Records supplied:
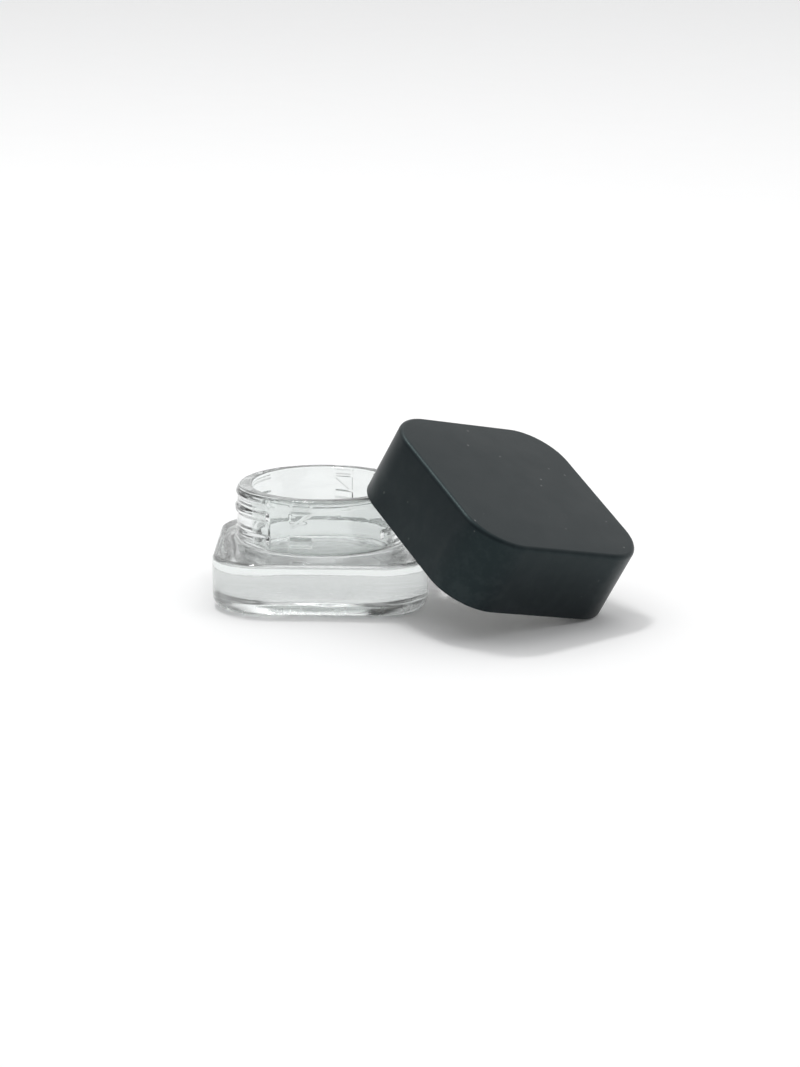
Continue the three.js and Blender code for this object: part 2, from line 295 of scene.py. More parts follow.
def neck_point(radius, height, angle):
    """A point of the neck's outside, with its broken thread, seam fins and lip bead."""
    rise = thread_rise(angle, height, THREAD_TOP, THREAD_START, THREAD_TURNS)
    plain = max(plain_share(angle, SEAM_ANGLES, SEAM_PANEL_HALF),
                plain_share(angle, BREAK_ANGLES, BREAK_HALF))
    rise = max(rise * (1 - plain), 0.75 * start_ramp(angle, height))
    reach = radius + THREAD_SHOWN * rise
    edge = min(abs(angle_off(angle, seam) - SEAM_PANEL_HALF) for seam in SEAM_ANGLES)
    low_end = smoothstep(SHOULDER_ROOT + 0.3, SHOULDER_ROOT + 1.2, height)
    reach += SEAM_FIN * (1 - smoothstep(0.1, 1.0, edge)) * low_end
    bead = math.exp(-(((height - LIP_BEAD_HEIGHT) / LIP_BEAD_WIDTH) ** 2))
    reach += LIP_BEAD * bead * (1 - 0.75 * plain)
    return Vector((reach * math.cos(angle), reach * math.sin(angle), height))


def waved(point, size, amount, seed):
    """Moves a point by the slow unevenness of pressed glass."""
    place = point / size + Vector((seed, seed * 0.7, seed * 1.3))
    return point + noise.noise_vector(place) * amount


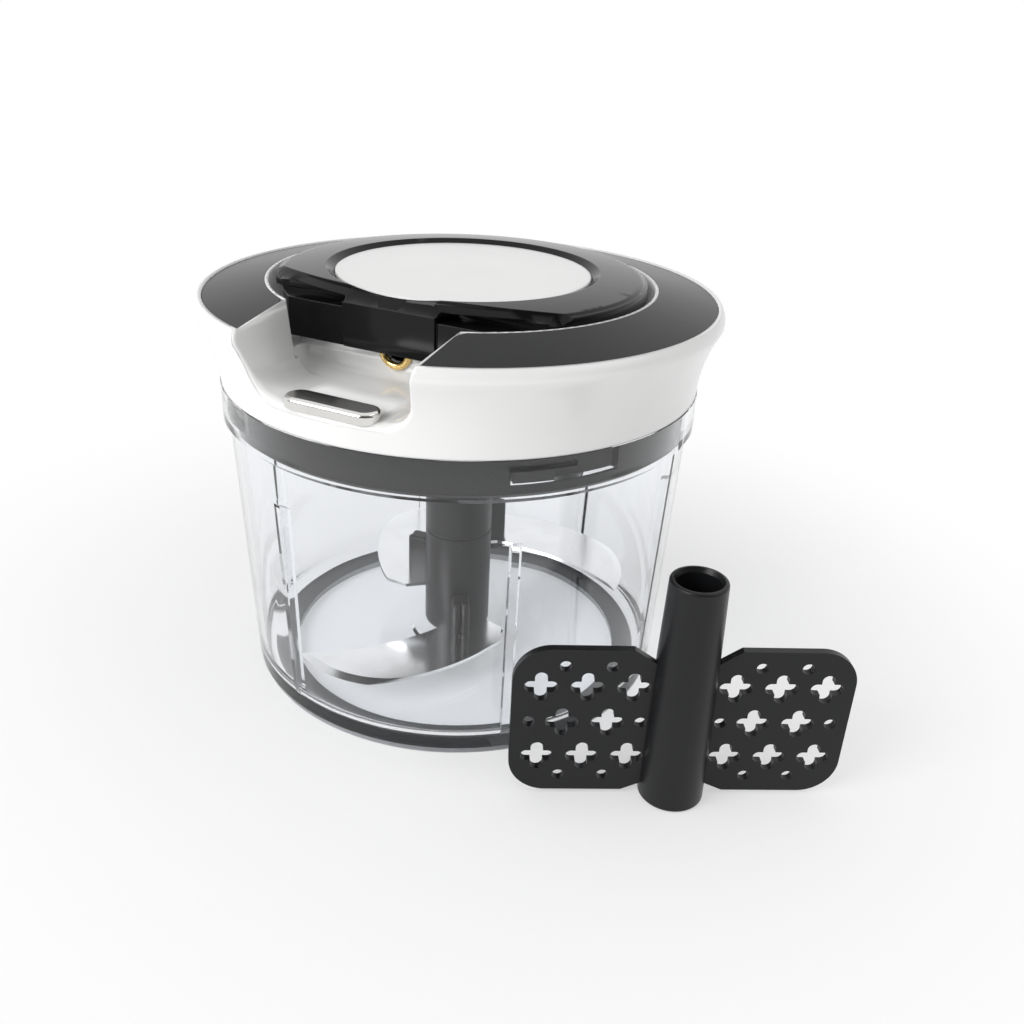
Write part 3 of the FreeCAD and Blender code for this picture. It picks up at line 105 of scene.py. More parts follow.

Objective: Write out every entry again exactly, please, with nothing missing.

Task result:
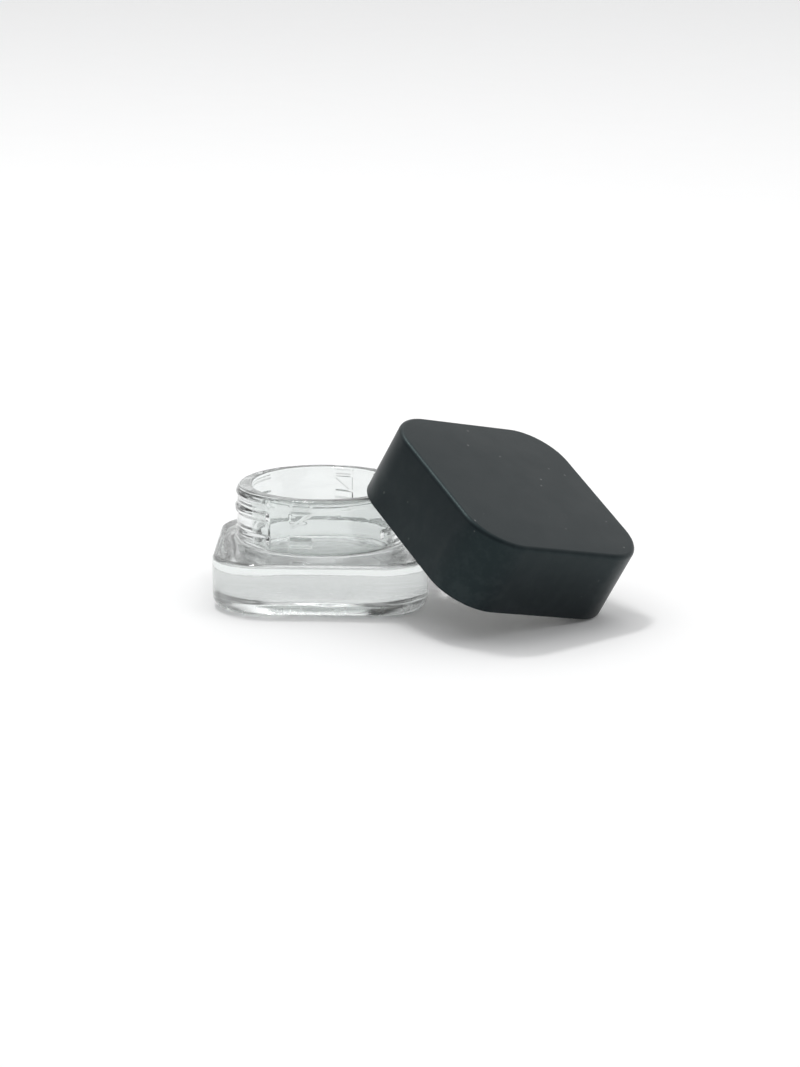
Continue the three.js and Blender code for this object: part 2, from line 295 of scene.py. More parts follow.
def neck_point(radius, height, angle):
    """A point of the neck's outside, with its broken thread, seam fins and lip bead."""
    rise = thread_rise(angle, height, THREAD_TOP, THREAD_START, THREAD_TURNS)
    plain = max(plain_share(angle, SEAM_ANGLES, SEAM_PANEL_HALF),
                plain_share(angle, BREAK_ANGLES, BREAK_HALF))
    rise = max(rise * (1 - plain), 0.75 * start_ramp(angle, height))
    reach = radius + THREAD_SHOWN * rise
    edge = min(abs(angle_off(angle, seam) - SEAM_PANEL_HALF) for seam in SEAM_ANGLES)
    low_end = smoothstep(SHOULDER_ROOT + 0.3, SHOULDER_ROOT + 1.2, height)
    reach += SEAM_FIN * (1 - smoothstep(0.1, 1.0, edge)) * low_end
    bead = math.exp(-(((height - LIP_BEAD_HEIGHT) / LIP_BEAD_WIDTH) ** 2))
    reach += LIP_BEAD * bead * (1 - 0.75 * plain)
    return Vector((reach * math.cos(angle), reach * math.sin(angle), height))


def waved(point, size, amount, seed):
    """Moves a point by the slow unevenness of pressed glass."""
    place = point / size + Vector((seed, seed * 0.7, seed * 1.3))
    return point + noise.noise_vector(place) * amount


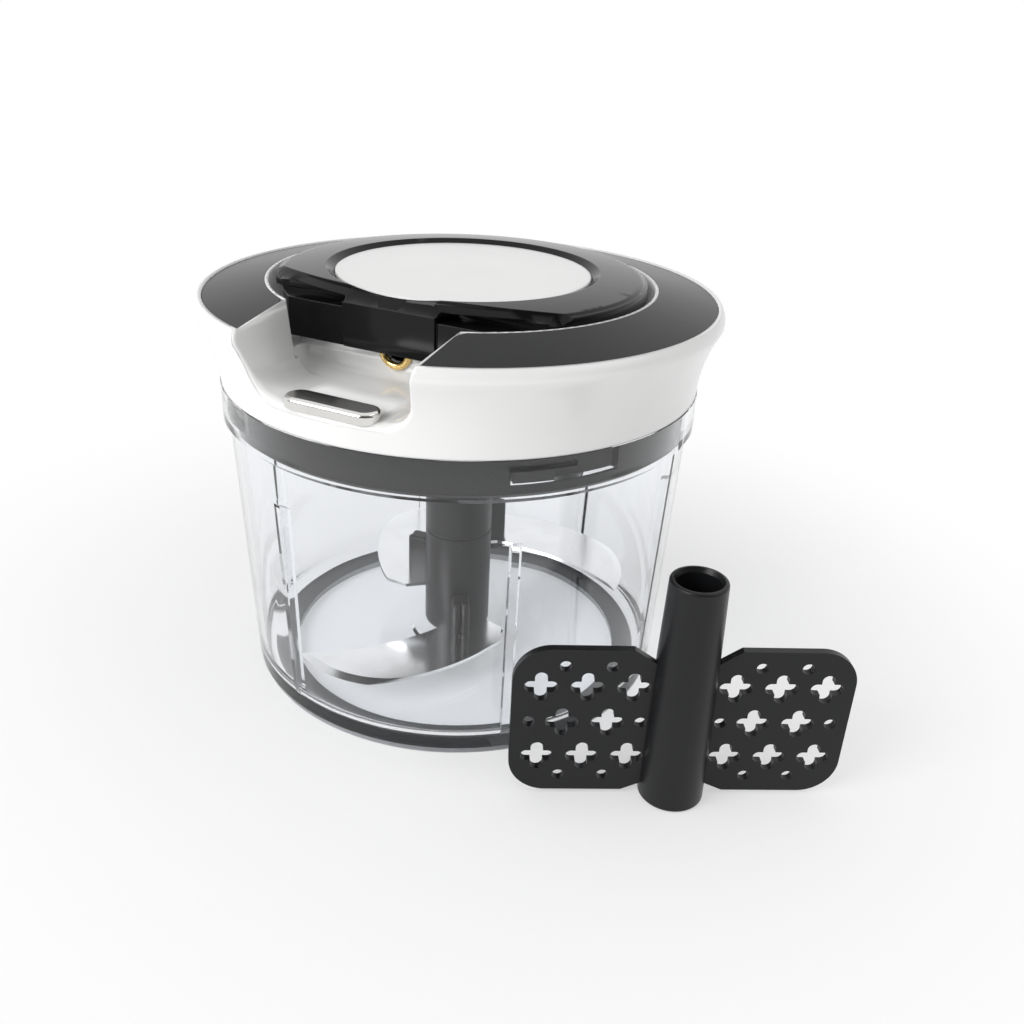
Write part 3 of the FreeCAD and Blender code for this picture. It picks up at line 105 of scene.py. More parts follow.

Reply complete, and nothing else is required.